During this second term, I will continue to commit to serving on the Museum Watch Committee and to move forward with the work on advocacy and protection of best practices in museum governance and issues of ethics and equity in the worldwide museum ecosystem, especially in the protection of best practices as they affect individual museum professionals.

Finally, with the new membership fees already effective in 2023 (which I am proud to have proposed), I plan to attract a growing number of new members from Latin America, a region rich in its history of museum developments and practices. I also plan to work with fellow Board Members to further support patrons and young museum professionals from Latin America, ideally also expanding the offer of programmes for the younger generation of museum professionals.

Describe briefly the expectations of your involvement as a CIMAM Board member and how you envision CIMAM's priorities in the next years:

After these years on CIMAM’s Board, with the pandemic demanding we remain focused on the present, I look forward to turning to the future of our institutions. How can the most diverse museums from different contexts together construct a more equitable system to enable growth and development of the smaller or lesser-funded institutions? How can the dynamics between museums become more collegiate and collaborative, and less self-centred, to serve artists at large in more open, flexible and fluid ways, and so promote dialogue between the most diverse scenes in the world?

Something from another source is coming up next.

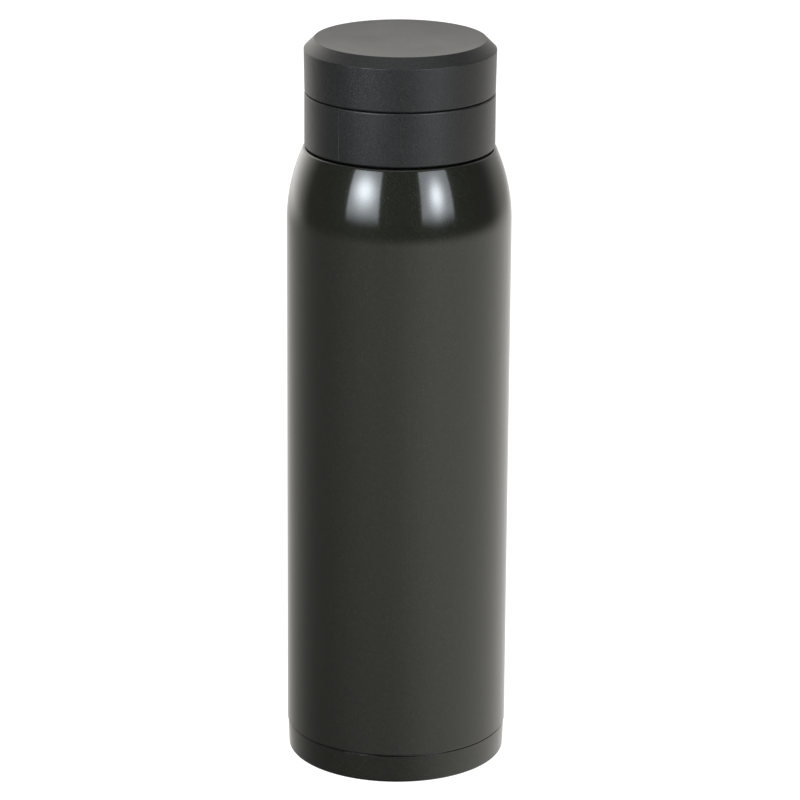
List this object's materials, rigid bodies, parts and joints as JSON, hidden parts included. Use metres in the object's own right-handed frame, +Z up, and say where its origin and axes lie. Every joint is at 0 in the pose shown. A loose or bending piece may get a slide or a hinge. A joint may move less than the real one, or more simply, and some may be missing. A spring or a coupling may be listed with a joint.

I say this as an Argentinian and Latin American museum professional working in dialogue with the world. In recent decades, major museums in Europe and North America have incorporated the need to be inclusive, open-minded and alert to what is happening in the rest of the world. This has generally been from a Northern perspective, however. In my view, a fair and honest global perspective cannot but be based on the conviction of the fundamental equality of different traditions. To become operational in the actual design of an institution it must have been lived and worked through, during a whole lifetime and a day-to-day career. In the point of view I propose, there are no major or minor artistic movements or developments. There are powerful artistic currents that have at times run parallel, at others crossed or merged: independent in their identities and interactions with their diverse realities; interdependent in their collaborations, conversations and debates. In this view of art history, the voices from Latin America, Africa or Asia are not there to complete or complement or tick the box of difference, but to shape an art – and a museum practice – both global and diverse, combative and democratic, in a fraternal equality that does not preclude rivalry.